TV Rating System

Television ratings are determined by just 5000 households. This sample represents the television viewing habits over 270,000,000 Americans.

The first commercial radio station, KDKA, went on the air in Pittsburgh, Pennsylvania in 1920. It soon became apparent to American businesses that these voices sent out from broadcast stations across airwaves would be a powerful way to advertise their products. But how would anyone know who or how many people were actually listening to the messages. Advertisers who were used to paying for ad space in newspapers and magazines could get a good idea how many people were seeing their ads by the number of publications printed. So the new medium of radio would not flourish until the radio stations could convince potential advertisers to pay their rates for advertising. But how much could they charge if they didn't know who was listening?

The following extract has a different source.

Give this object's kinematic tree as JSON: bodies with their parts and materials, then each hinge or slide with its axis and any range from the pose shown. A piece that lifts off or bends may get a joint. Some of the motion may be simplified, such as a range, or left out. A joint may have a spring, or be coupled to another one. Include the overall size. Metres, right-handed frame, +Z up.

About the same time radio was starting out Arthur Nielsen, Sr. was working as an engineer, testing newly manufactured products to guarantee they performed up to specifications. In 1923, the 26-year old Nielsen left the laboratory and began visiting retail stores in different parts of the country to record the sales of different brands of products. He founded the A.C. Nielsen Company and began the field of market research.

Nielsen was aware of the problem of measuring radio audiences and in 1936 he purchased an experimental machine that was capable of making a minute-by-minute record of when a radio was on and where the dial was set. Nielsen fiddled for several years with this "Audimeter" until 1942 when he started his first Nielsen ratings with the Nielsen Radio Index.

But it is impractical to place a measuring device in every home in America. Nielsen had to rely on a randomly selected sample of American homes to compile his figures. He began with a national sample of 800 homes to represent all radio listeners. Radio stations could now set dependable rates upon which potential advertisers could rely. And radio programs that did not attract enough ratings would be in peril on the radio schedule.

Shortly after Nielsen placed his rating system in operation, television appeared on the scene. Television held the potential to be by far the greatest advertising vehicle ever seen by business. At first, advertisers sponsored entire shows and relied on product sales to measure success. But as television programming matured, so too, did the need for sophisticated audience measuring.

Nielsen Media Research developed TV set meters and employed diaries that were distributed to sample homes. In 1973, Nielsen introduced a Storage Instantaneous Audimeter that automatically recorded minute-by-minute data for channel selected, time of day, and duration of tuning. All the information from the sample Nielsen homes was fed by phone line to a central processing bank and for the first time daily national ratings reports were available.

As audience measurement became more sophisticated, the television programmers followed. Television shows were developed not just for their entertainment value but to attract specific segments of the audience. There were programs aimed at teenagers, special shows for women, others targeted at older audiences. Eventually, with the advent of cable, entire networks would be created for specific audiences. All because programmers know who is watching when and how much.

Television ratings begin with the sample. The viewing habits of only about 5000 households (about 13,000 people) are used to represent 270 million Americans. The sampling home is recruited for two years and the sample is staggered so about 300 homes enter and leave each month. Sampling technique is constantly refined so the sample of 5000 best reflects the composition of America as determined by the United States Census and other government organizations. The sampling is so sophisticated that each People Meter represents about 20,000 people. From that small sample comes out television ratings.